Anyway, after searching endlessly through the plant, these boys and girls identified ‘massive’ steam leaks – over a million dollars of steam sneaking out by surprise!! Which then turned into savings.
Does anyone here know what a million dollars of steam looks like? Steam is cheap you know — especially for Dow. I can calculate it but it would be embarrassing for Dow and perhaps to the point of being dangerous for me, Dow is a fine and important company IMHO. So instead, I’ll acknowledge their claimed energy savings with a polite thank you.
Why don’t the climatologists realize the extents corporations will go to in order to save a million dollars?
Does anyone want to bet on whether or not this was one steam leak which was measured for annual output but in reality lasted under a week?
I’m tired again, but guys like Bart, Eli, Trenberth, Mann, Schmidt, on and on, don’t have a damned clue about industry. They don’t have a single f..ing idea what it takes to run a company. They are leftists, without understanding of production – or a care to learn, but they will sell you a plan for it. They are happy to sell their enlightened views and despite their hubris, they are wrong.

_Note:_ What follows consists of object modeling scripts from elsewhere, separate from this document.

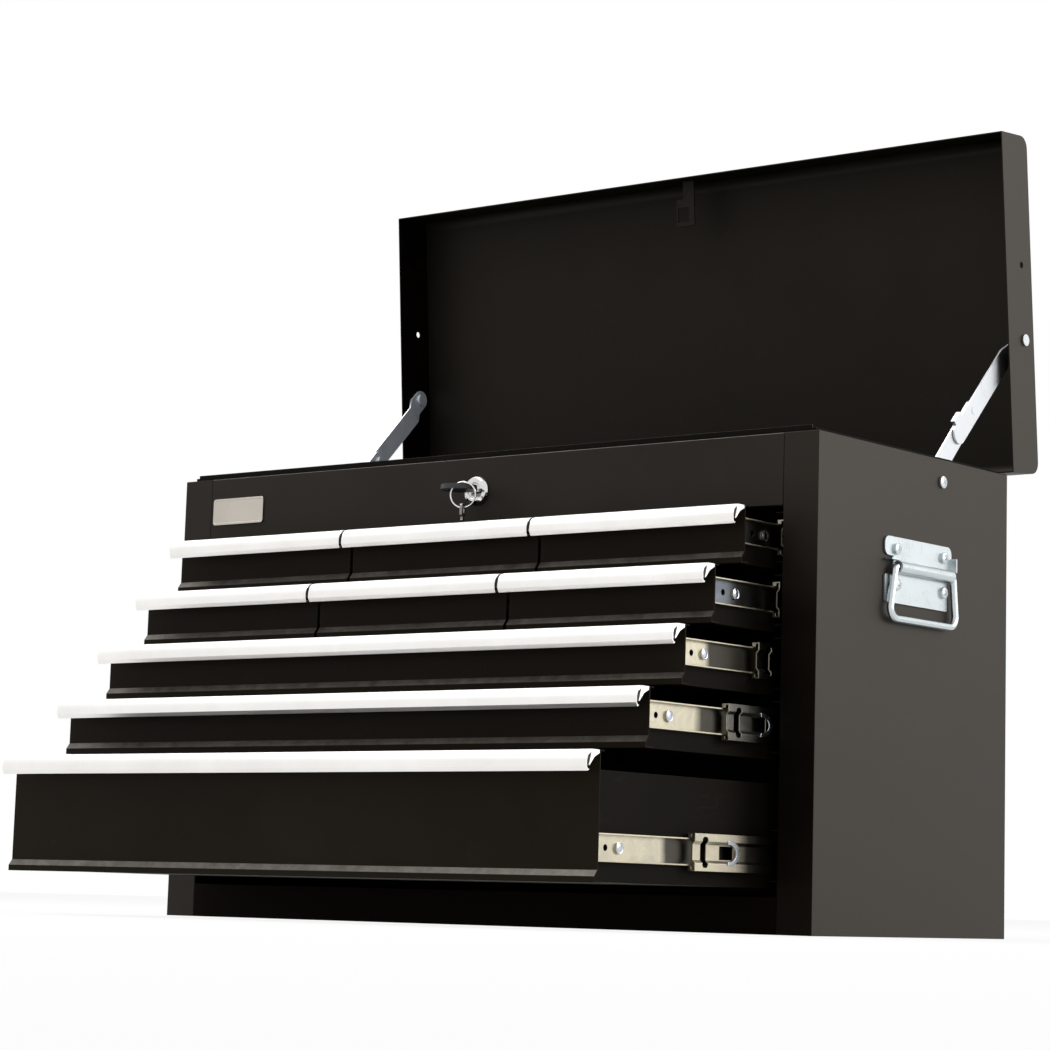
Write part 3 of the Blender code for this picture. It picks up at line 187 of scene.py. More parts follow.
# Each softbox: place, size and power
SOFTBOXES = {
    "softbox above": ((-1.0, -0.6, 2.6), (3.4, 1.6), 64),
    "softbox right": ((2.6, 1.4, 1.3), (1.6, 1.8), 45),
}

# Colours and strengths of scratches, soiling, wear, painted highlight and painted shade
SCRATCH_TURN = Vector((0.5, 0.3, 0.7))
SCRATCH_SCALE = Vector((1.0, 0.18, 0.6))
DUST_AND_HIGHLIGHT_COLOUR = (0.30, 0.28, 0.25)
SCUFF_COLOUR = (0.16, 0.15, 0.14)
WORN_ZINC = (0.42, 0.41, 0.39)
SHADED_STEEL = (0.035, 0.032, 0.028)
PAINTED_SHADE_COLOUR = (0.0045, 0.0034, 0.0022)
PAINTED_SHADE_SHEEN = 0.06
STEEL_SHADE = 0.94
WARM_SHEEN = (1.0, 0.87, 0.73, 1.0)
DULL_CHROME = (0.62, 0.61, 0.59)
BRIGHT_CHROME = (0.78, 0.78, 0.77)
CHROME_SWATCH = (0.8, 0.8, 0.8)
MATT_PLASTIC = (0.012, 0.012, 0.013)
POLISHED_PLASTIC = (0.022, 0.022, 0.023)
PLASTIC_SWATCH = (0.02, 0.02, 0.02)
PLASTIC_SHEEN = {"Specular_IOR_Level": 0.5}
SCUFF_SHARE = 0.08
WEAR_SHARE = 0.15
FLECK_WEIGHT = 0.45
FLECK_SHINE = -0.05
LINE_ROUGHNESS = 0.06
RAGGED_REACH = 0.006

# Noise of each effect: size where it is fixed, then detail, roughness and distortion
PEEL_NOISE = (2.0,)
FLECK_NOISE = (1.0,)
PATCH_NOISE = (4.0, 0.6, 0.4)
DUST_AND_HIGHLIGHT_NOISE = (6.0, 0.7)
LINE_NOISE = (3.0, 0.6)
CLOUD_NOISE = (5.0, 0.65, 0.6)
SCRATCH_NOISE = (2.0,)
BREAK_NOISE = (0.035, 2.0)
NOISE_MIDDLE = 0.5
RAGGED_NOISE = (0.02, 3.0)

# Range of each effect that is spread over zero to one
PATCH_RANGE = (0.3, 0.7)
FLECK_RANGE = (0.62, 0.75)
UPWARD_RANGE = (0.25, 0.95)
DUST_AND_HIGHLIGHT_RANGE = (0.35, 0.75)
LINE_RANGE = (0.25, 0.75)
CLOUD_RANGE = (0.3, 0.7)
SCRATCH_RANGE = (0.0, 0.006)
BREAK_RANGE = (0.5, 0.62)
UNIT = (0.0, 1.0)
UNIT_DOWN = (1.0, 0.0)
THIN_DUST_AND_HIGHLIGHT = (0.15, 1.0)

# Roughness about a finish's own value, or by itself, from one end of its mask to the other
PAINT_SPREAD = (-0.03, 0.04)
ZINC_SPREAD = (-0.05, 0.07)
ALUMINIUM_SPREAD = (-0.04, 0.05)
CHROME_ROUGHNESS = (0.08, 0.15)
PLASTIC_ROUGHNESS = (0.34, 0.48)

# Bump of each finish: strength and depth
PAINT_BUMP = (0.12, 0.05 * MM)
ZINC_BUMP = (0.10, 0.03 * MM)
ALUMINIUM_BUMP = (0.08, 0.02 * MM)
CHROME_BUMP = (0.05, 0.01 * MM)
PLASTIC_BUMP = (0.15, 0.04 * MM)

# Values given to the shader groups by each finish
ZINC_GRAIN = {"Line_Size": 0.0007, "Cloud_Size": 0.018}
ALUMINIUM_GRAIN = {"Stretch": (0.012, 1.0, 1.0), "Line_Size": 0.0009, "Cloud_Size": 0.06}
CHROME_GRAIN = {"Stretch": (1.0, 0.1, 1.0), "Line_Size": 0.0004, "Cloud_Size": 0.006}
PLASTIC_GRAIN = {"Peel_Size": 0.0006, "Patch_Size": 0.009}
PAINT_SCRATCHES = 0.35
ZINC_SCRATCHES = 0.4
ALUMINIUM_SCRATCHES = 0.3
CHROME_SCRATCHES = 0.5
SCRATCH_TARNISH = 0.2

# Colours of the plating, directions of the drawn grain, and the shade on the right stile
STRAW = (0.64, 0.58, 0.44)
CLOUD = (0.42, 0.39, 0.31)
ALONG_X = (0.02, 1.0, 1.0)
ALONG_Y = (1.0, 0.02, 1.0)
ALONG_Z = (1.0, 1.0, 0.05)
STILE_SHADE = ((0.0, 0.0, -1.0), -0.310, -0.210)

# Paint on each part of the chest: dark and light colour, roughness, sheen, soiling and painted
# highlight, and on the stile its painted shade
PAINTS = {
    # The front paint is lightened on what faces up, such as the fascia's top fold: soiling and a painted
    # highlight.
    "front": ((0.0120, 0.0100, 0.0083), (0.0165, 0.0142, 0.0120), 0.42, 0.155, 0.80),
    "stile": ((0.0120, 0.0100, 0.0083), (0.0165, 0.0142, 0.0120), 0.42, 0.155, 0.10, STILE_SHADE),
    # The side paint is a lighter, glossier copy of the front paint: painted light on the side panels and
    # the lid's right wall.
    "side": ((0.0165, 0.0138, 0.0108), (0.0215, 0.0182, 0.0145), 0.42, 0.27, 0.10),
    "drawer": ((0.0085, 0.0065, 0.0042), (0.0120, 0.0092, 0.0062), 0.44, 0.055, 0.20),
    # The flare paint is a lighter, glossier copy, lightened strongly on what faces up: a painted
    # highlight on the drawers' flared feet.
    "flare": ((0.0140, 0.0120, 0.0100), (0.0180, 0.0155, 0.0130), 0.30, 0.62, 0.90),
    # The box paint is a darker, duller copy: painted shade on the drawers' boxes and the till's floor
    # and walls.
    "box": ((0.0048, 0.0040, 0.0031), (0.0070, 0.0058, 0.0046), 0.50, 0.036, 0.10),
    "lid": ((0.0080, 0.0068, 0.0052), (0.0110, 0.0095, 0.0075), 0.46, 0.105, 0.05),
    # The near-black copy is painted shade on the bottom panel and the inside of the lid's left wall.
    "deep": ((0.0022, 0.0010, 0.0008), (0.0034, 0.0018, 0.0014), 0.55, 0.030, 0.02),
}

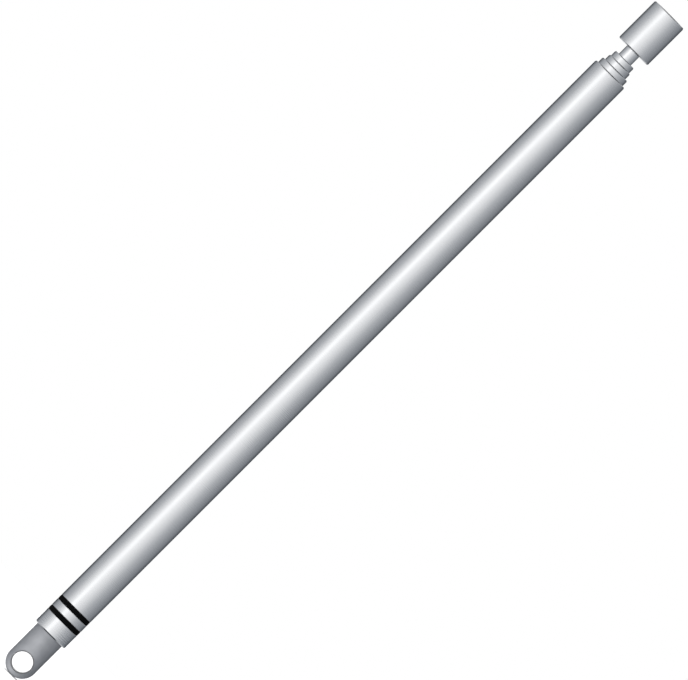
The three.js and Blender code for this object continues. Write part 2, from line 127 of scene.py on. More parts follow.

Because they are ignorant.
I wish somehow they would come to grips with the fact that they should simply study climate and not enforce policy on industry. At the same time, expecting that to happen would make me naive.
At some point, due to the price of repairs and energy, replacing any appliance or vehicle makes sense because the gains from increased efficiency quickly account cover the cost.
Yes Eli, at some point. Unfortunately that point is not contained within the locus of what we evil capitalist business owners refer to as …reality.